A member gives Bookshout their Amazon, Nook and whatever logon details and allows Bookshout  to use these to effectively log on and verify their purchased ebooks. Bookshout then sets up copies of these ebooks on their service, enabling the reader to be effectively device and retailer independent. The new copy is provided by the publisher on the basis that Bookshout has established proof of previous purchase. Bookshout can not only consolidate a reader’s library onto their platform, they can also consolidate reading information and activity information and feed this back to publishers.

Obviously, Bookshout retails ebooks in their own right too.

Questions remain as to what DRM they are using and how what is effectively therefore a fresh licence can square with the like of the lack of a first sale doctrine on media today. The publishers appear happy , BookShout are happy, but how long before Amazon and Nook shut the back door? It somewhat like making a business on stealing someone else’s sale and expecting them to roll over.

Who does the customer have a contract with?

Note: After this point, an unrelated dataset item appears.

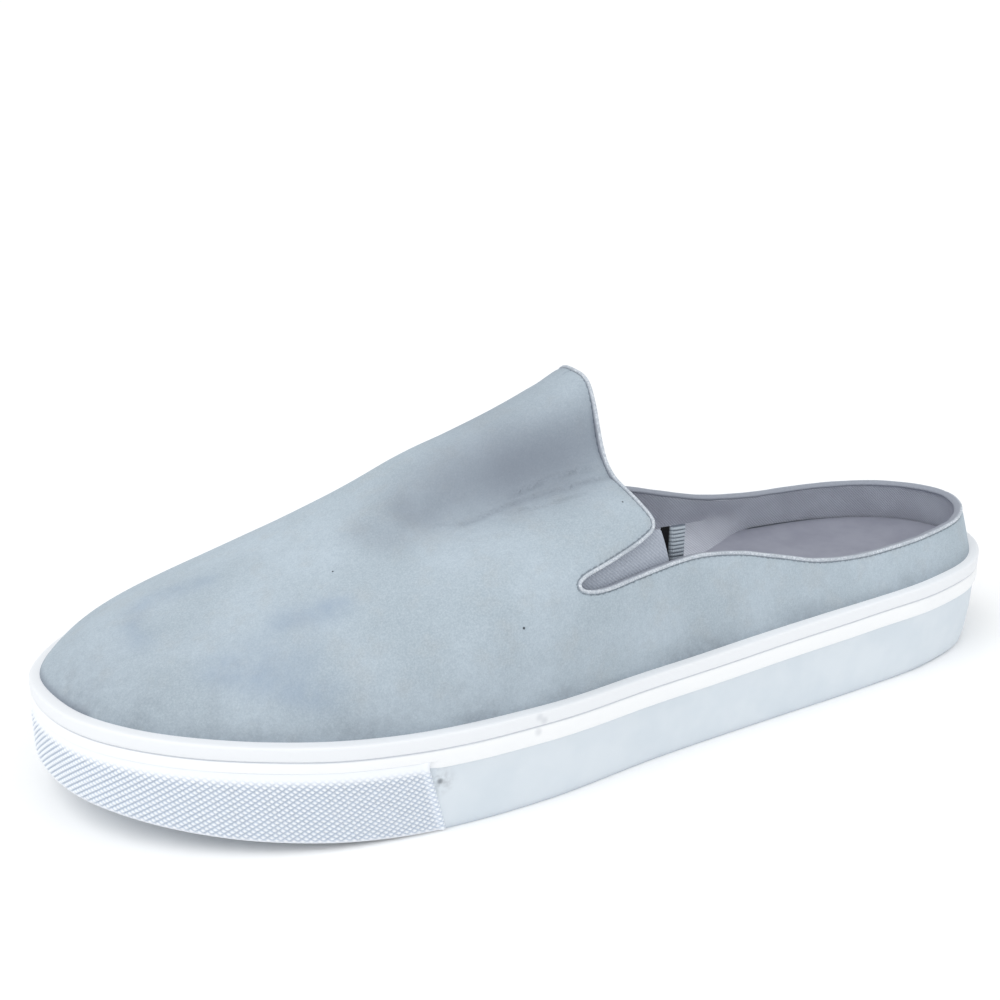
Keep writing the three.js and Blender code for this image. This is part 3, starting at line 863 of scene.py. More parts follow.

Obviously, their unique proposition is based on the member being willing to give them their personal access credentials and that the publishers accept that they have established proof of purchase of the original licence. Most importantly it is also based on them being able to operate, within what some may say, is a loophole in Amazon’s and Nook’s terms both with publishers and their consumers.

So is Bookshout the reading platform for all? Will it be the place of choice or merely somewhere one goes to aggregate their library? It may depend on how many people have ebooks from both Amazon and Nook which no one today can really answer but is a big question on which to build a business.

The interesting thing is that all three if successful are disruptive, but how do we measure success and is it sustainable or merely a flash of first mover excitement?